I am fortunate to be sitting — well, mostly standing — in Kauffman Stadium the following night, as James Shields is battered early by the A’s’ lineup, as the late Yordana Ventura enters from the bullpen to surrender a towering three-run home run to Brandon Moss, as the game devolves into a seemingly hopeless 7-3 deficit late into the game. But the Royals then rally for three in the eighth inning and one in the ninth, and two in the 12th facing another deficit, and win the game in stunning fashion. They battle on to the final out of Game 7 of the World Series.
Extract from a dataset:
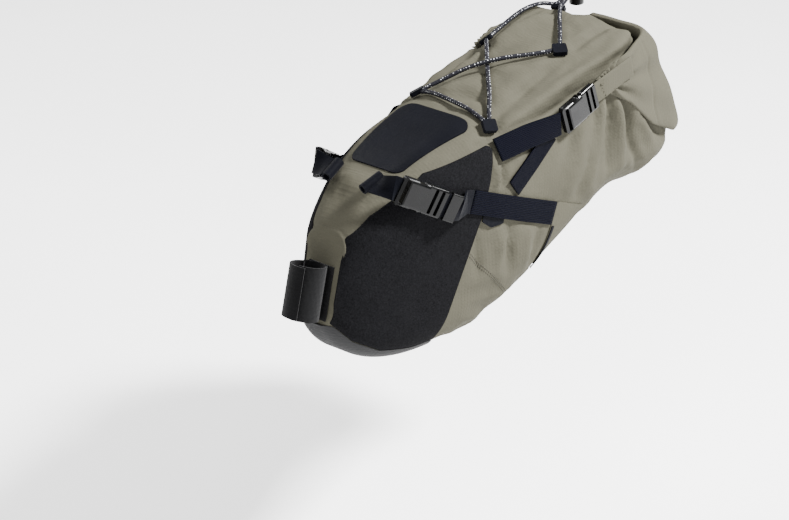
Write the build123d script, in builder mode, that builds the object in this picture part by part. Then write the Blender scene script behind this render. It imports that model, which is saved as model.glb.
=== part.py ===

The very next year, 2015, is arguably the greatest year in KC sports’ history. The Royals win the World Series. The Chiefs win their first playoff game in a generation. After years of debate over whether Kansas City is a baseball town or a football town, the proverbial question finally had an answer:

Yes.

The Royals are only in contention by default. They're likely not a great baseball team, but anything can happen when a 162-game season is shortened to 60 games, and a playoff field is expanded from 10 teams to 16. They have a promising core of young talent — including Brady Singer, who made his MLB debut in Saturday's win over Cleveland — and hope for the future, but fate has given them a chance to be relevant a year or two early. 

And the Chiefs? The Chiefs have Patrick Mahomes. They're going to be good for at least another decade. If the Royals can hold up their end of the bargain, Kansas City sports could reach a height never seen before.

We're all here for it.

Is Kansas City a baseball town, or a football town? Yes.